Nello studio ovale lunedì 20 Luglio ha affermato che in Oregon gli agenti hanno svolto “a fantastic job”, un lavoro fantastico, e di non aver riscontrato alcun problema nei metodi da loro utilizzati.
Proprio in quell’occasione ha annunciato la decisione, ufficializzata nella conferenza stampa di ieri, di inviare altre truppe a Chicago e Albuquerque.
Questo genere di decisione rientra nelle prerogative della presidenza americana che solitamente la esercita su richiesta delle autorità locali.

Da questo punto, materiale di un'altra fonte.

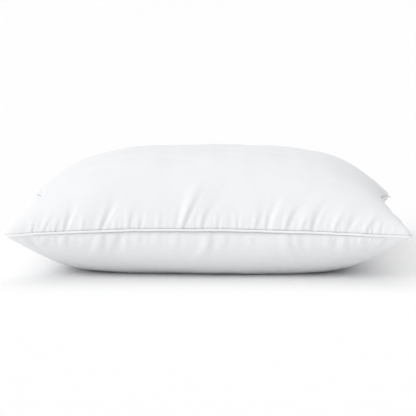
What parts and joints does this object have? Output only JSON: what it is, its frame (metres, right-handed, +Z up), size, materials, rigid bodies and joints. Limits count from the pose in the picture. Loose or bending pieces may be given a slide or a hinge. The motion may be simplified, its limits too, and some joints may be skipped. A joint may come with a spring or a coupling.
{
  "type": "bed pillow",
  "caption": "Plump rectangular bed pillow with a corded edge seam: two woven panels closed round loose fibre, pulled in between its corners, resting on its lower face.",
  "frame": {"origin": "centre of the flat patch on the lower face that the pillow rests on", "axes": "+Z up, +X along the long side, +Y along the short side, towards the side with the closing seam and the label"},
  "size_m": [0.6484, 0.495, 0.1862],
  "materials": {
    "ticking": "fine white cotton percale, matt with a faint sheen",
    "piping": "white cotton bias strip, matt",
    "cord": "undyed twisted cotton filler cord",
    "thread": "white spun polyester sewing thread",
    "fibre": "loose crimped polyester fibre",
    "label": "plain white woven satin tape, blank"
  },
  "bodies": {
    "root": {"top_panel": "ticking", "bottom_panel": "ticking", "piping_cover": "piping", "piping_cord": "cord", "needle_thread": "thread", "bobbin_thread": "thread", "overlock_thread": "thread", "closing_thread": "thread", "fibre_fill": "fibre", "care_label": "label"}
  },
  "joints": []
}
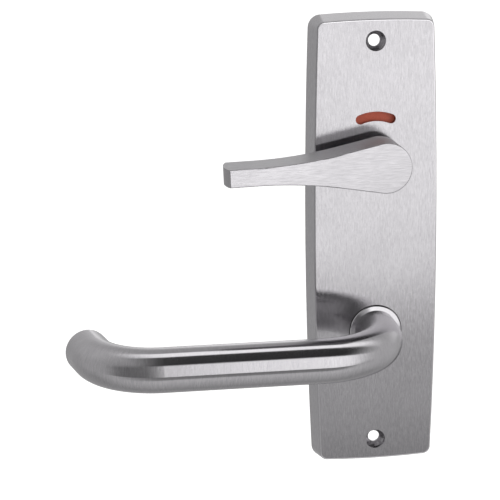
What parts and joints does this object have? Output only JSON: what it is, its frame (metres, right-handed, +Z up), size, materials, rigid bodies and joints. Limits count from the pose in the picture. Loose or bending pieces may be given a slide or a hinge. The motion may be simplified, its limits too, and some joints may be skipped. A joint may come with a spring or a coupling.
{
  "type": "privacy lever set",
  "caption": "Round return-to-door lever and deep tapering privacy turn on a long, slim satin plate with an arc-shaped indicator window.",
  "frame": {"origin": "centre of the plate on its back plane, which lies flat on the door", "axes": "+Y goes into the door, +Z up along the plate, +X to the right seen from the room; the lever and the turn point to -X at rest"},
  "size_m": [0.1667, 0.0889, 0.203],
  "materials": {
    "satin_steel": "satin stainless steel, finely brushed",
    "bright_steel": "smoothly turned, nearly polished",
    "zinc_plated_steel": "zinc plated, dull",
    "spring_steel": "hard drawn, dull grey",
    "blackened_steel": "blackened",
    "bush_plastic": "smooth moulded",
    "red_paint": "flat brick red",
    "green_paint": "flat green"
  },
  "bodies": {
    "plate": {"face_plate": "satin_steel", "backing_plate": "zinc_plated_steel", "backing_plate_screws": "zinc_plated_steel", "lever_bush": "bush_plastic", "spring_housing": "zinc_plated_steel", "housing_screws": "zinc_plated_steel", "return_spring": "spring_steel", "turn_bush": "bush_plastic", "detent_spring": "spring_steel", "detent_posts": "zinc_plated_steel", "stop_pins": "zinc_plated_steel"},
    "lever": {"lever_handle": "satin_steel", "lever_end_cap": "satin_steel", "lever_collar": "bright_steel", "lever_hub": "zinc_plated_steel", "lever_grub_screw": "blackened_steel", "lever_spindle": "zinc_plated_steel", "lever_washer": "zinc_plated_steel", "lever_circlip": "blackened_steel", "spring_driver": "zinc_plated_steel"},
    "turn": {"turn_lever": "satin_steel", "turn_spindle": "zinc_plated_steel", "turn_grub_screw": "blackened_steel", "indicator_disc": "zinc_plated_steel", "red_indicator": "red_paint", "green_indicator": "green_paint", "detent_cam": "zinc_plated_steel", "turn_circlip": "blackened_steel", "turn_washer": "zinc_plated_steel"}
  },
  "joints": [
    {"name": "lever_hinge", "type": "hinge", "parent": "plate", "child": "lever", "pos_m": [0, 0, -0.0385], "axis": [0, -1, 0], "range_deg": [0, 45], "stiffness_Nm_per_rad": 1.15, "springref_deg": -29.79, "deforming": ["return_spring"]},
    {"name": "turn_hinge", "type": "hinge", "parent": "plate", "child": "turn", "pos_m": [0, 0, 0.0395], "axis": [0, -1, 0], "range_deg": [0, 90], "deforming": ["detent_spring"]}
  ]
}
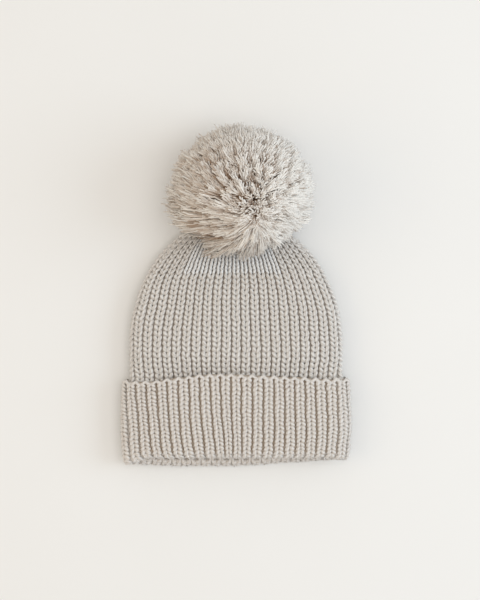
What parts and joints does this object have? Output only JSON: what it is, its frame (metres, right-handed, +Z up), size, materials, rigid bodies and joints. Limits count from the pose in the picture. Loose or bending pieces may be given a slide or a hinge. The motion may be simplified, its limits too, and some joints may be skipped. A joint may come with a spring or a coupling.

Trump, invece, ha subito sfruttato le manifestazioni scatenatesi a seguito della morte di Floyd come un espediente per attaccare i governatori democratici insistendo sulla necessità di stabilire l’ordine e la legge nelle città e sull’incapacità dei politici a lui avversi di farlo. Spesso la sua strategia è stata efficace nel far degenerare le proteste in azioni violente. In questo modo Trump ha potuto nutrire la visione secondo cui la situazione, in determinati stati e città, sarebbe così fuori controllo che solo lui, il presidente della Legge e dell’Ordine, può essere in grado di porvi rimedio.
Non a caso Trump in questi giorni ha più volte ripetuto che, in caso di vittoria di Joe Biden, tutta l’America cadrebbe nel caos in cui si trovano le città governate dai democratici.
Funzionale alla sua strategia si è rivelato anche lo sfruttamento del fisiologico aumento dei crimini dovuto all’incremento della povertà causata dall’andamento della pandemia globale che lui si è rivelato incapace di gestire.
Molti esperti di diritto temono che questo utilizzo della prerogativa presidenziale, esercitata contro il parere degli amministratori locali e non su loro richiesta, possa creare una crisi costituzionale.
Al di là delle opinioni rimane un fatto: l’America sta attraversando un periodo estremamente delicato. Da una parte l’esplosione delle proteste per i diritti degli afroamericani, dall’altra la crisi sociale ed economica dovuta alla pandemia. Un presidente che soffia sul fuoco del malcontento come sta facendo Trump è l’ultima cosa di cui il paese avrebbe bisogno.